>> Begin

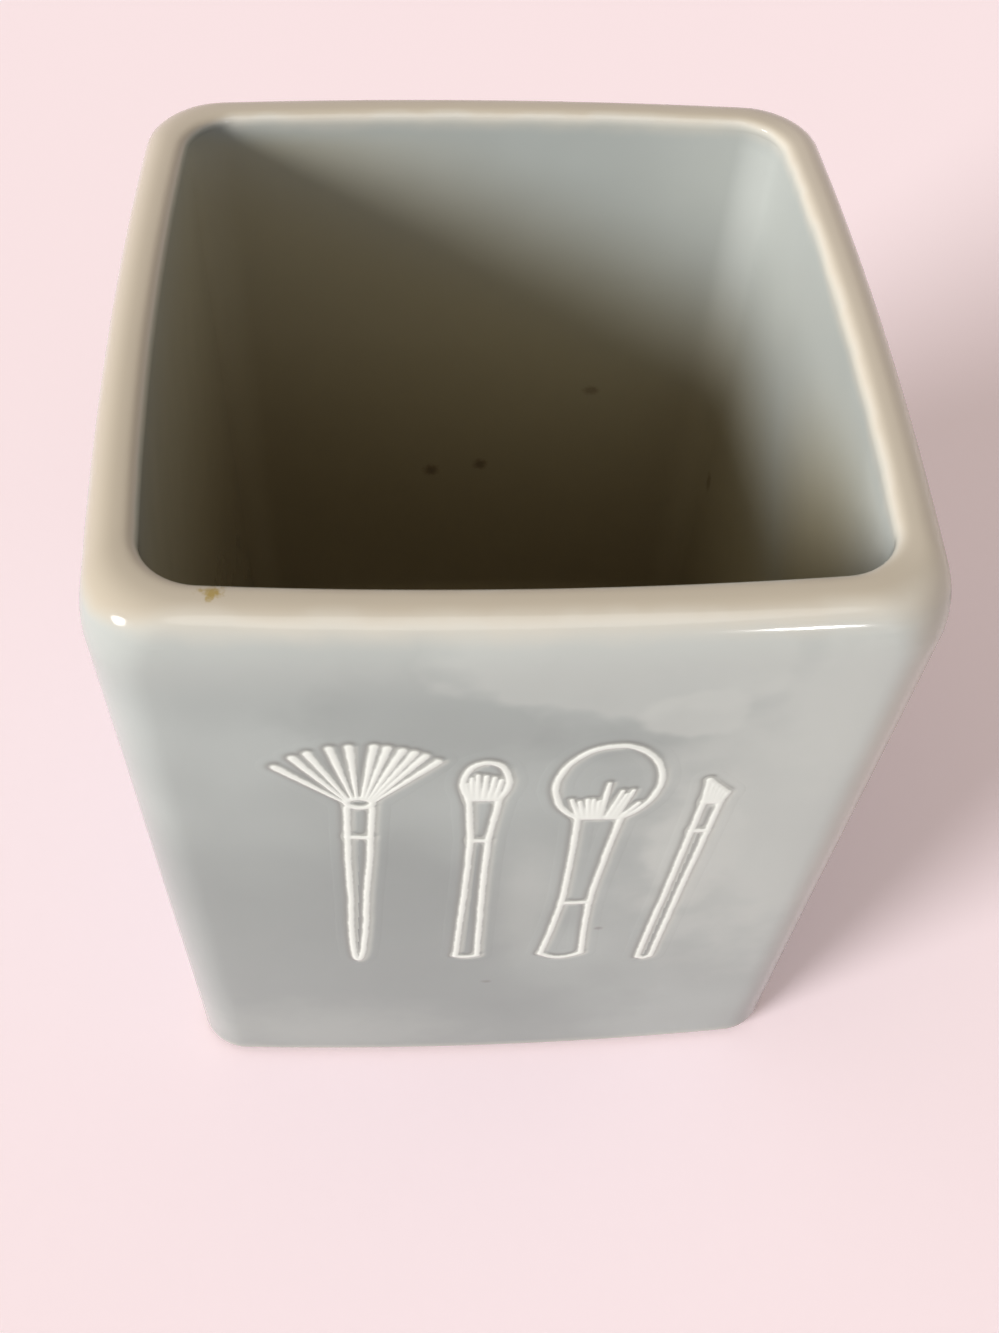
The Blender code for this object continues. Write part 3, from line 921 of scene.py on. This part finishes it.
def new_material(name, roughness, sheen, look):
    """A material whose colour and normal come from look, with its constant numbers on the shader."""
    material = bpy.data.materials.new(name)
    material.use_nodes = True
    tree = material.node_tree
    shader = tree.nodes["Principled BSDF"]
    constants = {"Roughness": roughness, "Sheen Weight": sheen, **shared_constants}
    for socket, value in constants.items():
        shader.inputs[socket].default_value = value
    paint, normal = look(tree)
    tree.links.new(paint, shader.inputs["Base Color"])
    tree.links.new(normal, shader.inputs["Normal"])
    print(f"{name}: {len(tree.nodes)} nodes")
    return material


print("helpers ready")

# %% [markdown]
# ## Grey glaze
#
# Most of the glaze is a blue-tinged grey that drifts between two tones. Low on the left it is
# duskier. Paler patches, most on the right of the front, are painted reflections and painted light.
# Down in the well the glaze lies thick and goes dark and olive, and this is painted shade too: it
# comes sooner on the left and in the front right of the well, where the window's light doesn't reach.
# On the lip, at the right upright corners and along the base edge it is thin, and the cream of the
# clay comes through, with a beige band along the crown. The cream on the right lip is also a painted
# highlight, and at the right corners it is also painted light. Inside, the paler grey on the lit right
# wall is painted light. A few specks of iron have burnt through. The glaze over the lines starts from
# the same grey.

# %% Colours and places in the glaze
grey_tone = colour(0.405, 0.438, 0.432)
blue_grey_tone = colour(0.445, 0.482, 0.475)
dusk_tone = colour(0.275, 0.302, 0.30)
# pale grey for thin glaze, and for the painted reflections and painted light on the front
pale_glaze_and_light_tone = colour(0.58, 0.605, 0.585)
# olive and dark for the well: thick glaze, and painted shade
olive_shade_tone = colour(0.46, 0.42, 0.30)
deep_shade_tone = colour(0.29, 0.245, 0.16)
cream_tone = colour(0.66, 0.635, 0.57)
# a paler cream for a painted highlight on the right lip
highlight_cream_tone = colour(0.76, 0.70, 0.60)
biscuit_tone = colour(0.54, 0.483, 0.39)
iron_tone = colour(0.10, 0.055, 0.03)
honey_tone = colour(0.40, 0.30, 0.09)

glaze_roughness = 0.10
glaze_sheen = 0.12
dusky_pools = (
    ((-0.0080, -0.0424, 0.0880), (0.0135, 0.02, 0.0085), 0.35, 0.3),
    ((0.0110, -0.0424, 0.0825), (0.0075, 0.02, 0.0035), 0.45, 0.3),
    ((0.0105, -0.0424, 0.0145), (0.0100, 0.02, 0.0070), 0.60, 0.3),
)
# pale patches on the front: painted reflections and painted light
painted_reflection_patches = (
    ((0.0350, -0.0424, 0.0700), (0.0190, 0.02, 0.0360), 0.45, 0.70),
    ((0.0215, -0.0424, 0.0600), (0.0055, 0.02, 0.0150), 0.30, 0.60),
    ((0.0100, -0.0424, 0.0960), (0.0175, 0.02, 0.0088), 0.14, 0.55),
    ((0.0172, -0.0424, 0.0873), (0.0052, 0.02, 0.0042), 0.16, 0.60),
    ((0.0345, -0.0424, 0.0870), (0.0085, 0.02, 0.0140), 0.50, 0.85),
    ((0.0025, -0.0424, 0.0480), (0.0030, 0.02, 0.0120), 0.90, 0.35),
    ((-0.0230, -0.0424, 0.0080), (0.0150, 0.02, 0.0080), 0.90, 0.30),
)
iron_specks = (
    ((-0.0065, 0.0366, 0.0394), (0.0010, 0.003, 0.0010), 0.7, 0.60),
    ((0.0012, 0.0366, 0.0406), (0.0009, 0.003, 0.0009), 0.7, 0.60),
    ((0.0171, 0.0364, 0.0563), (0.0010, 0.003, 0.0007), 0.7, 0.40),
    ((0.0362, 0.0294, 0.0439), (0.003, 0.0008, 0.0015), 0.7, 0.40),
    ((0.0122, -0.0424, 0.0397), (0.0005, 0.001, 0.0004), 0.7, 0.30),
    ((-0.0012, -0.0424, 0.0247), (0.0006, 0.001, 0.0004), 0.7, 0.22),
)
honey_specks = (((-0.0286, -0.0373, 0.1008), (0.0010, 0.0008, 0.0012), 0.4, 1.0),)
# an olive spot in the front right of the well: painted shade at the shadow's edge
olive_shade_spot = ((0.0367, -0.0230, 0.0710), (0.0200, 0.0240, 0.0200), 0.60)

# %% The glaze on a plain wall
dusk_slant = 0.30
wall_bands = {
    "drift": (("drift", 0.35, 0.65),),
    "dusk": (("slant", 0.030, 0.006), ("height", 0.086, 0.050, 0.0, 0.68)),
}


def glaze_colour(tree):
    """The glaze's colour with painted reflections on the front, but not what thins it at the lip."""
    wavy = wavering(tree, 0.018, 1.0, 0.005)
    across, height = across_and_height(tree)
    share = band_shares(tree, {
        "drift": noise_value(tree, 0.022, 1.0),
        "slant": maths(tree, "ADD", across, wavy, maths(tree, "MULTIPLY", height, dusk_slant)),
        "height": maths(tree, "ADD", height, wavy),
    }, wall_bands)
    layers = ((share["drift"], blue_grey_tone), (share["dusk"], dusk_tone))
    grey = laid_over(tree, grey_tone, *layers)
    grey = spotted(tree, grey, dusky_pools, dusk_tone, (0.006, 0.2))
    return spotted(tree, grey, painted_reflection_patches, pale_glaze_and_light_tone, (0.006, 0.16))


def speckled(tree, paint):
    """The paint with the specks of iron burnt through it."""
    return spotted(tree, paint, iron_specks, iron_tone, (0.0006, 0.2))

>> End

[Stated task]
Everything from the first line above up to and including the line that contains "honey_tone = colour(0.40, 0.30, 0.09)" should be printed exactly; please print only that.

[Response for this exercise]
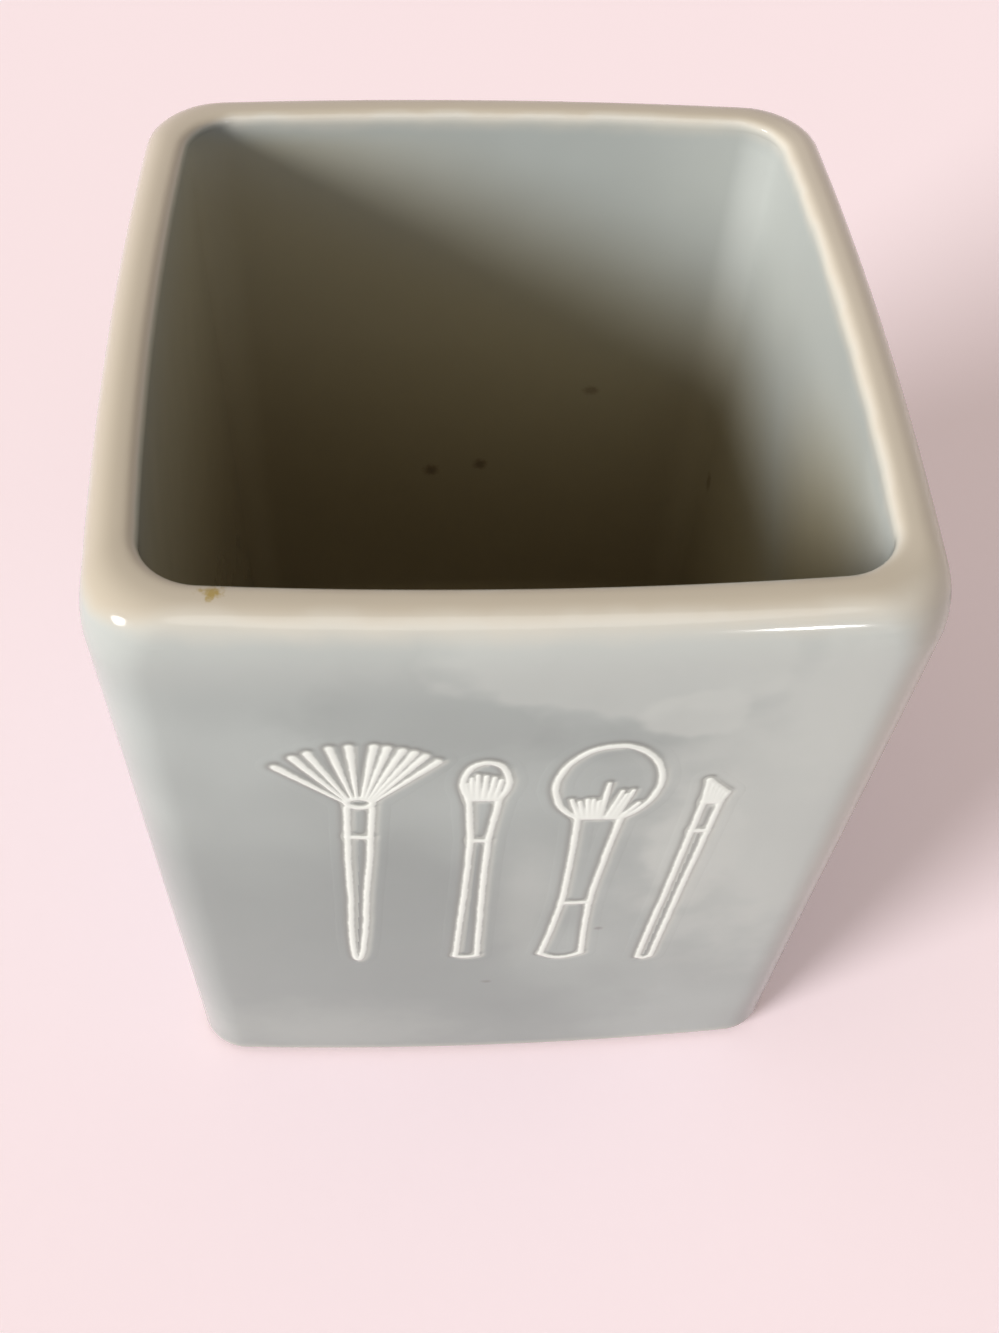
The Blender code for this object continues. Write part 3, from line 921 of scene.py on. This part finishes it.
def new_material(name, roughness, sheen, look):
    """A material whose colour and normal come from look, with its constant numbers on the shader."""
    material = bpy.data.materials.new(name)
    material.use_nodes = True
    tree = material.node_tree
    shader = tree.nodes["Principled BSDF"]
    constants = {"Roughness": roughness, "Sheen Weight": sheen, **shared_constants}
    for socket, value in constants.items():
        shader.inputs[socket].default_value = value
    paint, normal = look(tree)
    tree.links.new(paint, shader.inputs["Base Color"])
    tree.links.new(normal, shader.inputs["Normal"])
    print(f"{name}: {len(tree.nodes)} nodes")
    return material


print("helpers ready")

# %% [markdown]
# ## Grey glaze
#
# Most of the glaze is a blue-tinged grey that drifts between two tones. Low on the left it is
# duskier. Paler patches, most on the right of the front, are painted reflections and painted light.
# Down in the well the glaze lies thick and goes dark and olive, and this is painted shade too: it
# comes sooner on the left and in the front right of the well, where the window's light doesn't reach.
# On the lip, at the right upright corners and along the base edge it is thin, and the cream of the
# clay comes through, with a beige band along the crown. The cream on the right lip is also a painted
# highlight, and at the right corners it is also painted light. Inside, the paler grey on the lit right
# wall is painted light. A few specks of iron have burnt through. The glaze over the lines starts from
# the same grey.

# %% Colours and places in the glaze
grey_tone = colour(0.405, 0.438, 0.432)
blue_grey_tone = colour(0.445, 0.482, 0.475)
dusk_tone = colour(0.275, 0.302, 0.30)
# pale grey for thin glaze, and for the painted reflections and painted light on the front
pale_glaze_and_light_tone = colour(0.58, 0.605, 0.585)
# olive and dark for the well: thick glaze, and painted shade
olive_shade_tone = colour(0.46, 0.42, 0.30)
deep_shade_tone = colour(0.29, 0.245, 0.16)
cream_tone = colour(0.66, 0.635, 0.57)
# a paler cream for a painted highlight on the right lip
highlight_cream_tone = colour(0.76, 0.70, 0.60)
biscuit_tone = colour(0.54, 0.483, 0.39)
iron_tone = colour(0.10, 0.055, 0.03)
honey_tone = colour(0.40, 0.30, 0.09)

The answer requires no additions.